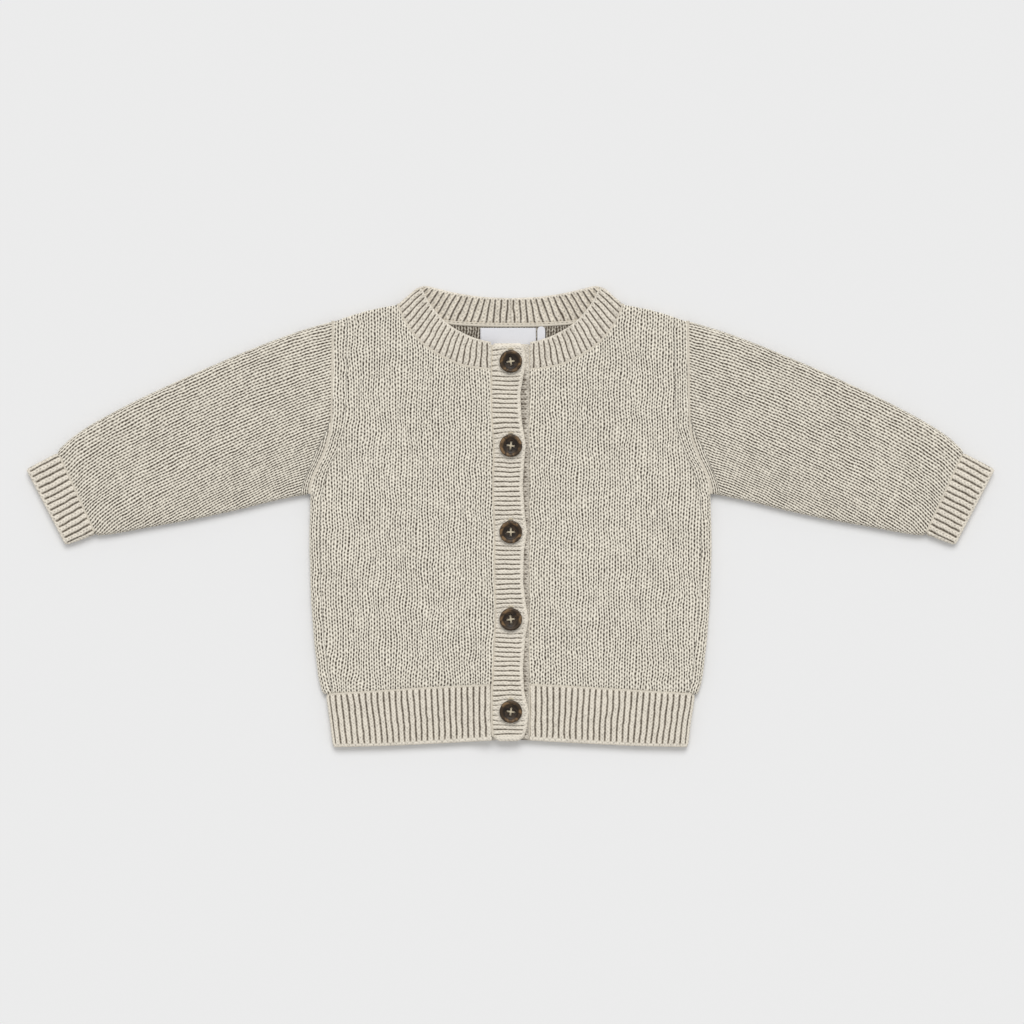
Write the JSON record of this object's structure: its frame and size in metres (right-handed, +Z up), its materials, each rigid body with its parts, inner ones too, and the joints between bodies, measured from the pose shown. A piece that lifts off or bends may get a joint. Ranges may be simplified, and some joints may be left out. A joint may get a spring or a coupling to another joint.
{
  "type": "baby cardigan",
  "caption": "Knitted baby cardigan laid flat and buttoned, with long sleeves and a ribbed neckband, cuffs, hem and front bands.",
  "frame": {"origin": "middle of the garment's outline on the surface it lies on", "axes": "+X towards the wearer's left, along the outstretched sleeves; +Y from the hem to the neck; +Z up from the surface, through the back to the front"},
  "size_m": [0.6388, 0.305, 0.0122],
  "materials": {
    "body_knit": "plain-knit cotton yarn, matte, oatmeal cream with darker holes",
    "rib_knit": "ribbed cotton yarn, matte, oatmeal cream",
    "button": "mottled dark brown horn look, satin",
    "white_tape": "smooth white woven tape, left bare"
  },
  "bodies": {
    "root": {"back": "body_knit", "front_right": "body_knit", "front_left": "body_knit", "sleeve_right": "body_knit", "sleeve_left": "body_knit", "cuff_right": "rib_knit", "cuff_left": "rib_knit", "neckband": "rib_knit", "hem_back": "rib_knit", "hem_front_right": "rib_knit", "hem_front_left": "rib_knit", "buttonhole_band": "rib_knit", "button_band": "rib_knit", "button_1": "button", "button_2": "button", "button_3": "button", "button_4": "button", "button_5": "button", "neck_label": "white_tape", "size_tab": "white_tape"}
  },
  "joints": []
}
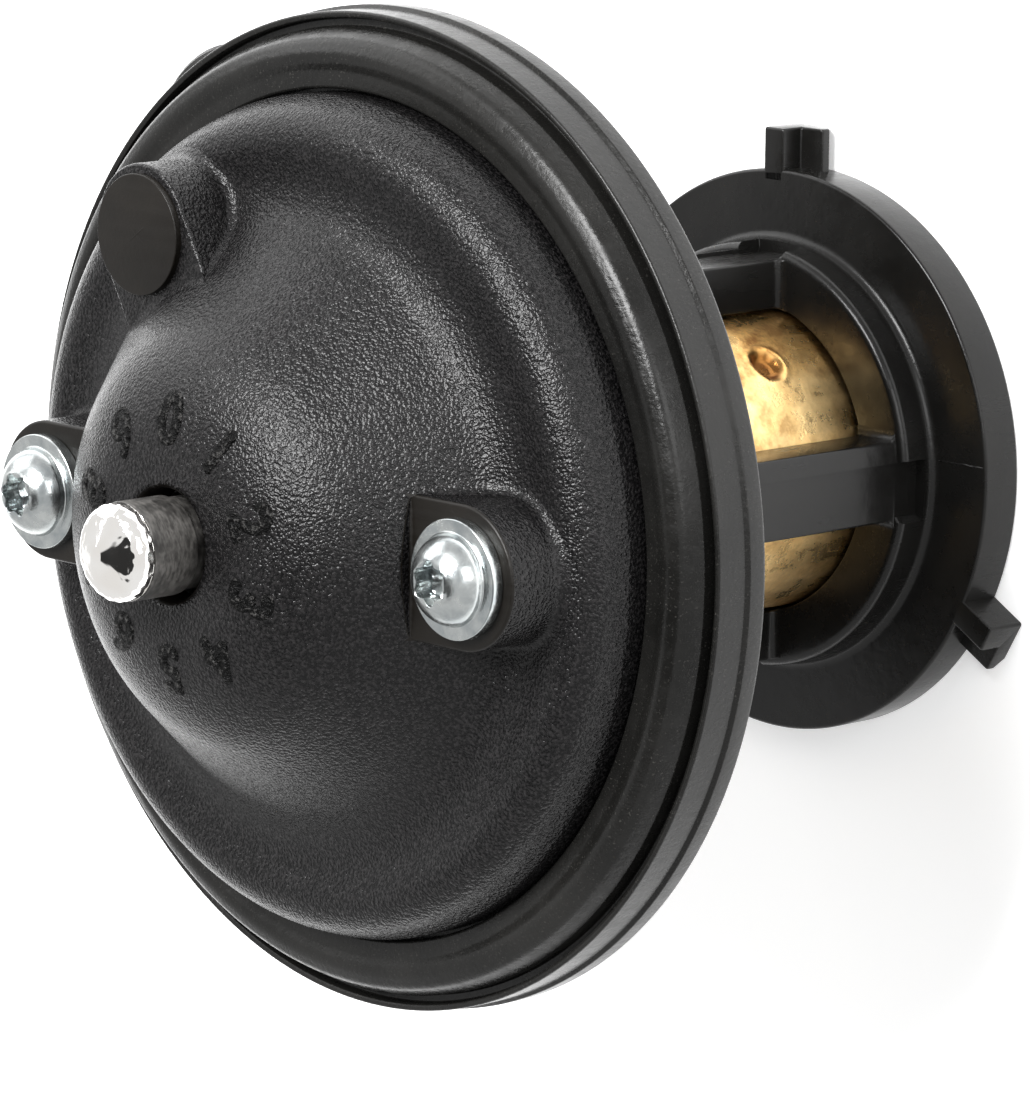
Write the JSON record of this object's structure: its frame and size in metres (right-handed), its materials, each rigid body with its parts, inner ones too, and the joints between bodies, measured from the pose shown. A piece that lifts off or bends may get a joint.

######

Each entry must be reproduced verbatim.

CORRECT ANSWER:
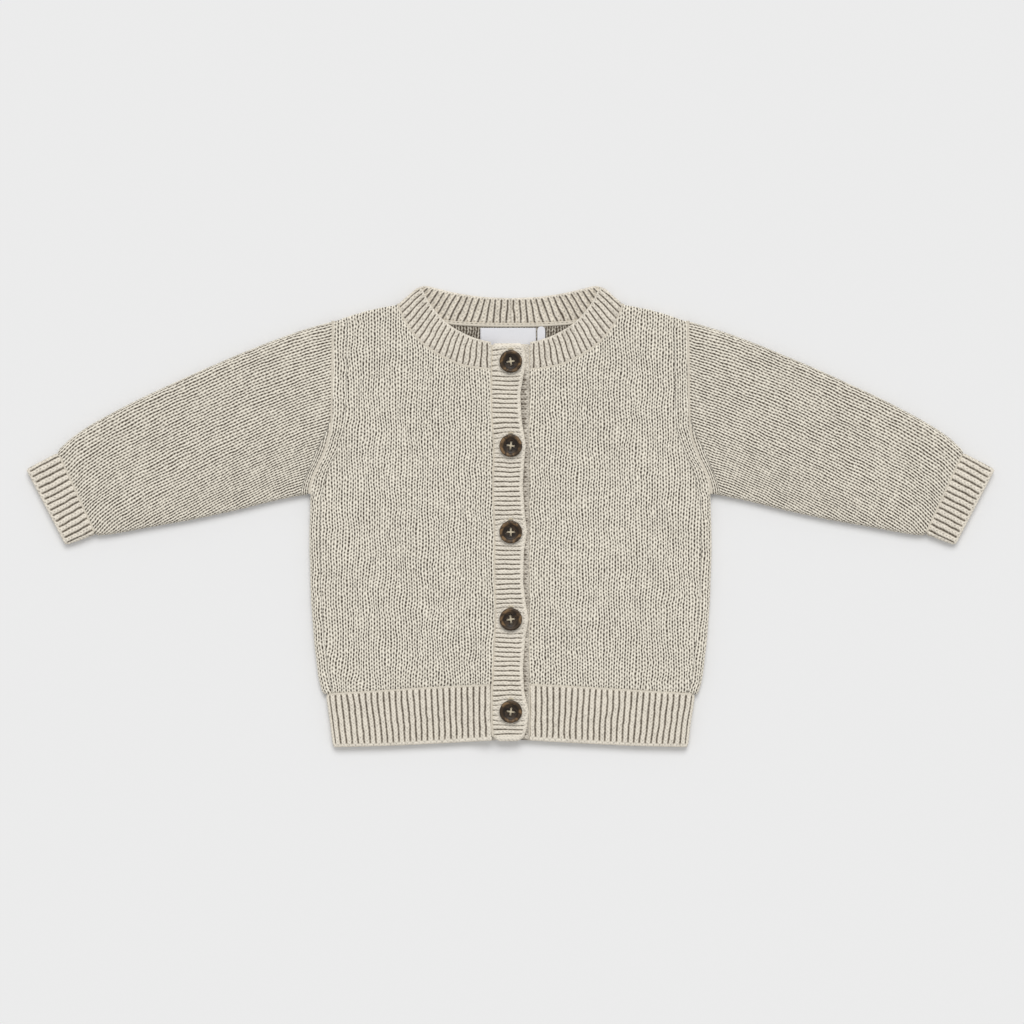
Write the JSON record of this object's structure: its frame and size in metres (right-handed, +Z up), its materials, each rigid body with its parts, inner ones too, and the joints between bodies, measured from the pose shown. A piece that lifts off or bends may get a joint. Ranges may be simplified, and some joints may be left out. A joint may get a spring or a coupling to another joint.
{
  "type": "baby cardigan",
  "caption": "Knitted baby cardigan laid flat and buttoned, with long sleeves and a ribbed neckband, cuffs, hem and front bands.",
  "frame": {"origin": "middle of the garment's outline on the surface it lies on", "axes": "+X towards the wearer's left, along the outstretched sleeves; +Y from the hem to the neck; +Z up from the surface, through the back to the front"},
  "size_m": [0.6388, 0.305, 0.0122],
  "materials": {
    "body_knit": "plain-knit cotton yarn, matte, oatmeal cream with darker holes",
    "rib_knit": "ribbed cotton yarn, matte, oatmeal cream",
    "button": "mottled dark brown horn look, satin",
    "white_tape": "smooth white woven tape, left bare"
  },
  "bodies": {
    "root": {"back": "body_knit", "front_right": "body_knit", "front_left": "body_knit", "sleeve_right": "body_knit", "sleeve_left": "body_knit", "cuff_right": "rib_knit", "cuff_left": "rib_knit", "neckband": "rib_knit", "hem_back": "rib_knit", "hem_front_right": "rib_knit", "hem_front_left": "rib_knit", "buttonhole_band": "rib_knit", "button_band": "rib_knit", "button_1": "button", "button_2": "button", "button_3": "button", "button_4": "button", "button_5": "button", "neck_label": "white_tape", "size_tab": "white_tape"}
  },
  "joints": []
}
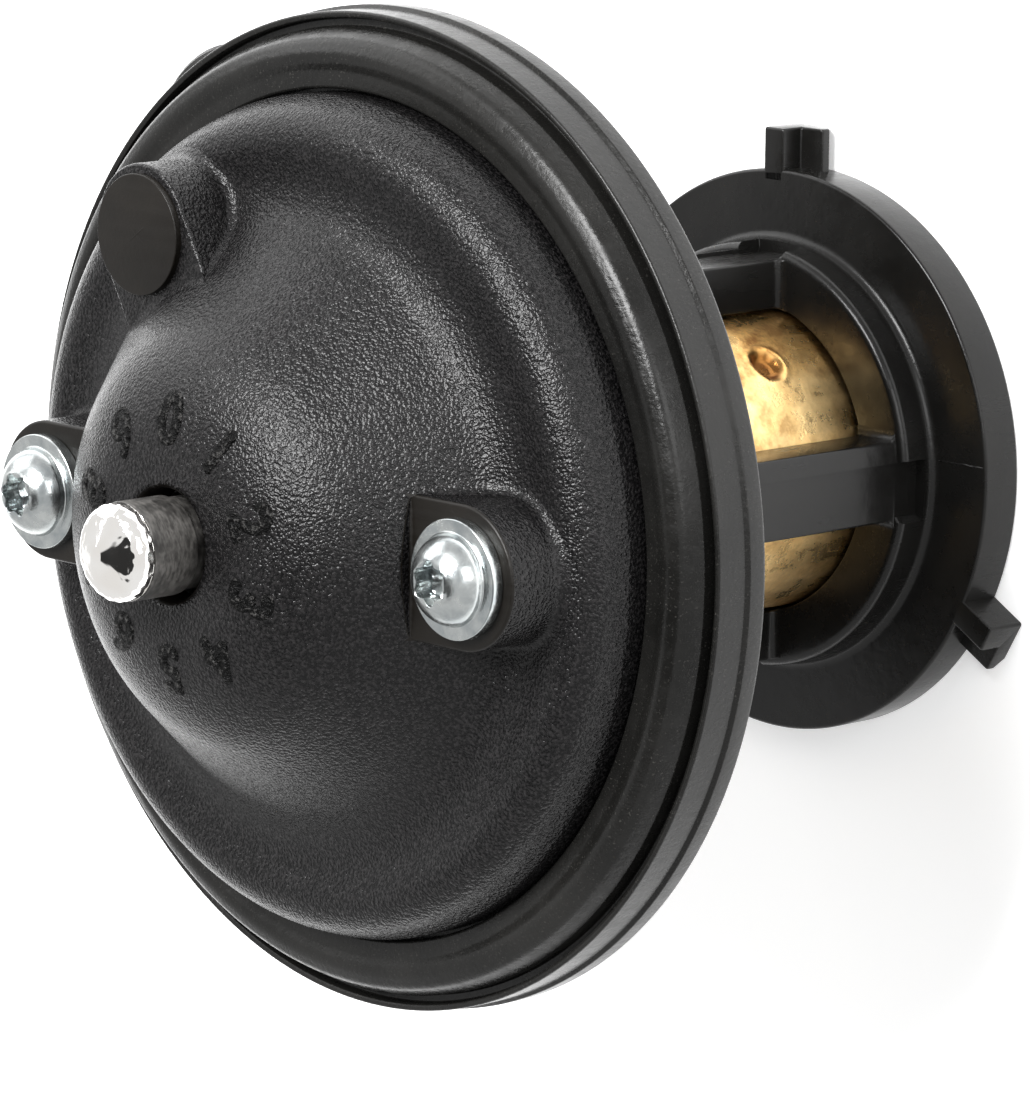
Write the JSON record of this object's structure: its frame and size in metres (right-handed), its materials, each rigid body with its parts, inner ones too, and the joints between bodies, measured from the pose shown. A piece that lifts off or bends may get a joint.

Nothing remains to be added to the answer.